>> BEGIN Data listing

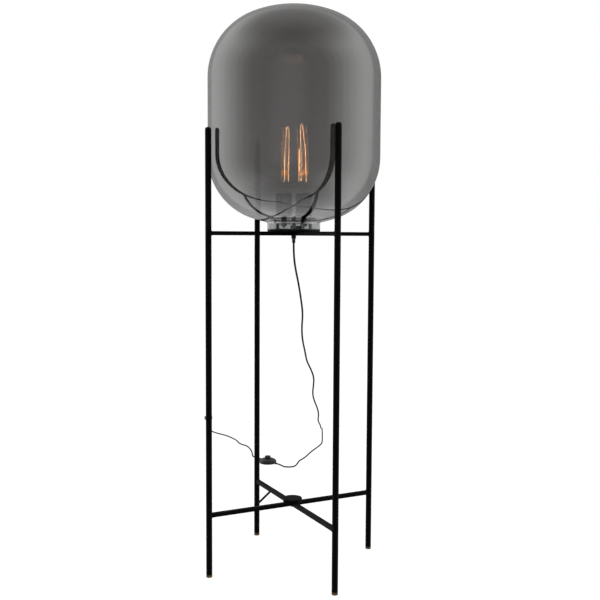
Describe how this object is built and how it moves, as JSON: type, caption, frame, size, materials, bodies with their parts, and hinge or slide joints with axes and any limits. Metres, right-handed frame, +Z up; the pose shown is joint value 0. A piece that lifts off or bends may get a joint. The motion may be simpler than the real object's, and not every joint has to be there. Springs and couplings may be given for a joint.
{
  "type": "globe floor lamp",
  "caption": "Floor lamp: a smoked glass globe with tubular filament bulbs held neck down in a slim black frame of round legs and crossed bars, with a cord and foot switch.",
  "frame": {"origin": "on the floor, under the centre of the four legs", "axes": "+Z up; +X to the right and +Y to the back, along the sides of the square that the legs stand on"},
  "size_m": [1.1659, 1.7679, 1.4],
  "materials": {
    "frame_black": "fine black powder coat, satin",
    "pad_brown": "dense brown pad, matt",
    "smoked_glass": "smoked glass with a light mirror coat",
    "gasket_rubber": "matt",
    "zinc_steel": "zinc plated",
    "bracket_black": "satin black",
    "block_plastic": "matt",
    "cord_black": "smooth black sheath",
    "holder_shell": "dark grey, satin",
    "porcelain": "glazed",
    "brass": "bright",
    "clear_glass": "clear",
    "cap_brass": "bright, slightly dull at the ridges",
    "bulb_tip": "tinned tip on a dark insulator",
    "stem_glass": "clear",
    "filament_glow": "glowing wire",
    "grip_black": "moulded, matt",
    "switch_plastic": "moulded, slightly glossy",
    "plug_plastic": "moulded, matt",
    "pin_nickel": "nickel plated"
  },
  "bodies": {
    "frame_body": {"centre_nipple": "zinc_steel", "cord_grip": "grip_black", "cord_lamp_to_switch": "cord_black", "cord_switch_to_plug": "cord_black", "corner_strut": "frame_black", "foot_pads": "pad_brown", "holder_bracket": "bracket_black", "holder_leads": "cord_black", "holder_left_cap": "holder_shell", "holder_left_contact": "brass", "holder_left_core": "porcelain", "holder_left_skirt": "holder_shell", "holder_left_thread": "brass", "holder_right_cap": "holder_shell", "holder_right_contact": "brass", "holder_right_core": "porcelain", "holder_right_skirt": "holder_shell", "holder_right_thread": "brass", "holder_spacers": "bracket_black", "holder_stubs": "zinc_steel", "leg_back_left": "frame_black", "leg_back_right": "frame_black", "leg_caps": "frame_black", "leg_front_left": "frame_black", "leg_front_right": "frame_black", "lock_nuts": "zinc_steel", "lower_bar_left_diagonal": "frame_black", "lower_bar_right_diagonal": "frame_black", "lower_disc": "frame_black", "lower_disc_screw": "zinc_steel", "neck_gasket": "gasket_rubber", "plug_body": "plug_plastic", "plug_pins": "pin_nickel", "seat_plate": "frame_black", "supply_lead": "cord_black", "switch_boots": "grip_black", "switch_contact_block": "block_plastic", "switch_cord_ends": "cord_black", "switch_lower_shell": "switch_plastic", "switch_screws": "zinc_steel", "switch_upper_shell": "switch_plastic", "terminal_block": "block_plastic", "upper_arm_back_left": "frame_black", "upper_arm_back_right": "frame_black", "upper_arm_front_left": "frame_black", "upper_arm_front_right": "frame_black", "upper_hub": "frame_black"},
    "globe_body": {"globe": "smoked_glass"},
    "button_body": {"switch_button": "switch_plastic", "switch_spring": "zinc_steel"},
    "bulb_left_rise_body": {"bulb_left_contact": "bulb_tip"},
    "bulb_left_body": {"bulb_left_glass": "clear_glass", "bulb_left_cap": "cap_brass", "bulb_left_stem": "stem_glass", "bulb_left_filament": "filament_glow"},
    "bulb_right_rise_body": {"bulb_right_contact": "bulb_tip"},
    "bulb_right_body": {"bulb_right_glass": "clear_glass", "bulb_right_cap": "cap_brass", "bulb_right_stem": "stem_glass", "bulb_right_filament": "filament_glow"}
  },
  "joints": [
    {"name": "globe_lift", "type": "slide", "parent": "frame_body", "child": "globe_body", "axis": [0, 0, 1], "range_m": [0, 0.32]},
    {"name": "button_press", "type": "slide", "parent": "frame_body", "child": "button_body", "axis": [0, 0, -1], "range_m": [0, 0.003], "stiffness_N_per_m": 1000, "springref_m": -0.003, "deforming": ["switch_spring"]},
    {"name": "bulb_left_rise", "type": "slide", "parent": "frame_body", "child": "bulb_left_rise_body", "axis": [0, 0, 1], "range_m": [0, 0.0218]},
    {"name": "bulb_left_unscrew", "type": "hinge", "parent": "bulb_left_rise_body", "child": "bulb_left_body", "pos_m": [-0.0265, 0, 1], "axis": [0, 0, 1], "range_deg": [0, 2160]},
    {"name": "bulb_right_rise", "type": "slide", "parent": "frame_body", "child": "bulb_right_rise_body", "axis": [0, 0, 1], "range_m": [0, 0.0218]},
    {"name": "bulb_right_unscrew", "type": "hinge", "parent": "bulb_right_rise_body", "child": "bulb_right_body", "pos_m": [0.0265, 0, 1], "axis": [0, 0, 1], "range_deg": [0, 2160]}
  ],
  "couplings": [
    {"joint": "bulb_left_rise", "follows": "bulb_left_unscrew", "m_per_rad": 0.00057757},
    {"joint": "bulb_right_rise", "follows": "bulb_right_unscrew", "m_per_rad": 0.00057757}
  ]
}
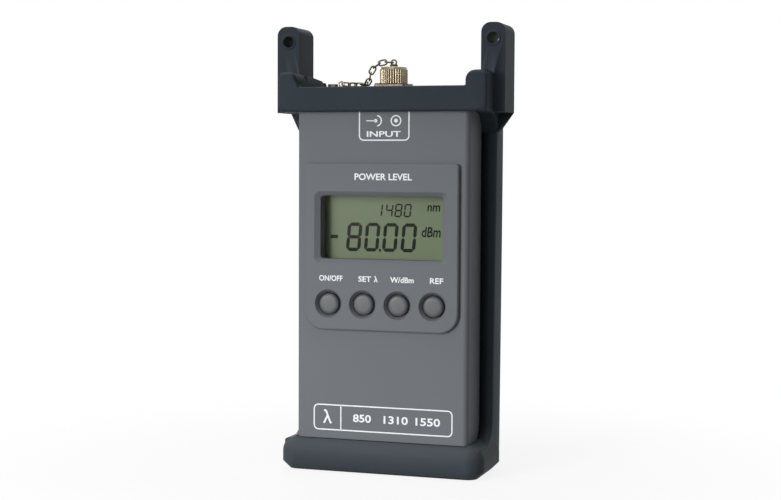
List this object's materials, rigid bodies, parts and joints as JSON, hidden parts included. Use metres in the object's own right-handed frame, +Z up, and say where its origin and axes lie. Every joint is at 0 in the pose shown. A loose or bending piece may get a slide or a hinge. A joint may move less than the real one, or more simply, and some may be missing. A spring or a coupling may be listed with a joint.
{
  "type": "optical power meter",
  "caption": "Handheld optical power meter in a rubber boot, with a display, four keys and a capped fibre port on top.",
  "frame": {"origin": "on the ground, below the middle of the whole object's box", "axes": "+Z up; the display and keys face -Y; +X to the right seen from the front"},
  "size_m": [0.096, 0.036, 0.18],
  "materials": {
    "boot_rubber": "matte moulded rubber, blue-grey",
    "shell_plastic": "fine-textured ABS, mid grey",
    "plate_black": "fine texture",
    "window_clear": "clear polished",
    "lcd_green": "grey-green liquid crystal cell",
    "strip_rubber": "matte",
    "light_guide": "milky",
    "frame_black": "satin",
    "board_green": "solder mask",
    "tin_plate": "tinned",
    "battery_wrap": "printed steel jacket",
    "nickel": "nickel plated brass",
    "cap_metal": "nickel plated, knurled",
    "chain_metal": "tarnished brass wire",
    "key_grey": "smooth moulded",
    "screw_steel": "zinc plated"
  },
  "bodies": {
    "meter": {"holster": "boot_rubber", "front_cover": "shell_plastic", "rear_cover": "shell_plastic", "battery_door": "shell_plastic", "end_plate": "plate_black", "display_window": "window_clear", "lcd_glass": "lcd_green", "contact_strips": "strip_rubber", "backlight": "light_guide", "lcd_frame": "frame_black", "key_switches": "frame_black", "main_board": "board_green", "microcontroller": "frame_black", "amplifier_shield": "tin_plate", "battery": "battery_wrap", "battery_contacts": "tin_plate", "optical_port": "nickel", "photodetector": "nickel", "detector_leads": "tin_plate", "tether_chain": "chain_metal", "anchor_eyelet": "chain_metal", "case_screws": "screw_steel", "board_screws": "screw_steel", "port_screws": "screw_steel", "door_screw": "screw_steel", "anchor_screw": "screw_steel"},
    "key_power": {"key_power": "key_grey"},
    "key_wavelength": {"key_wavelength": "key_grey"},
    "key_units": {"key_units": "key_grey"},
    "key_reference": {"key_reference": "key_grey"},
    "cap_eye": {"cap_eye": "chain_metal"},
    "dust_cap": {"dust_cap": "cap_metal"}
  },
  "joints": [
    {"name": "press_power", "type": "slide", "parent": "meter", "child": "key_power", "axis": [0, 1, 0], "range_m": [0, 0.0005], "stiffness_N_per_m": 2000, "springref_m": -0.0005},
    {"name": "press_wavelength", "type": "slide", "parent": "meter", "child": "key_wavelength", "axis": [0, 1, 0], "range_m": [0, 0.0005], "stiffness_N_per_m": 2000, "springref_m": -0.0005},
    {"name": "press_units", "type": "slide", "parent": "meter", "child": "key_units", "axis": [0, 1, 0], "range_m": [0, 0.0005], "stiffness_N_per_m": 2000, "springref_m": -0.0005},
    {"name": "press_reference", "type": "slide", "parent": "meter", "child": "key_reference", "axis": [0, 1, 0], "range_m": [0, 0.0005], "stiffness_N_per_m": 2000, "springref_m": -0.0005},
    {"name": "cap_lift", "type": "slide", "parent": "meter", "child": "cap_eye", "axis": [0, 0, 1], "range_m": [0, 0.0052], "deforming": ["tether_chain"]},
    {"name": "cap_spin", "type": "hinge", "parent": "cap_eye", "child": "dust_cap", "pos_m": [0, 0.00125, 0.1597], "axis": [0, 0, 1], "range_deg": [0, 2497]}
  ],
  "couplings": [
    {"joint": "cap_spin", "follows": "cap_lift", "rad_per_m": 8377.6}
  ]
}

>> END Data listing

In the records above, collect each line with "caption".

Describe how this object is built and how it moves, as JSON: type, caption, frame, size, materials, bodies with their parts, and hinge or slide joints with axes and any limits. Metres, right-handed frame, +Z up; the pose shown is joint value 0. A piece that lifts off or bends may get a joint. The motion may be simpler than the real object's, and not every joint has to be there. Springs and couplings may be given for a joint.
  "caption": "Floor lamp: a smoked glass globe with tubular filament bulbs held neck down in a slim black frame of round legs and crossed bars, with a cord and foot switch.",
  "caption": "Handheld optical power meter in a rubber boot, with a display, four keys and a capped fibre port on top.",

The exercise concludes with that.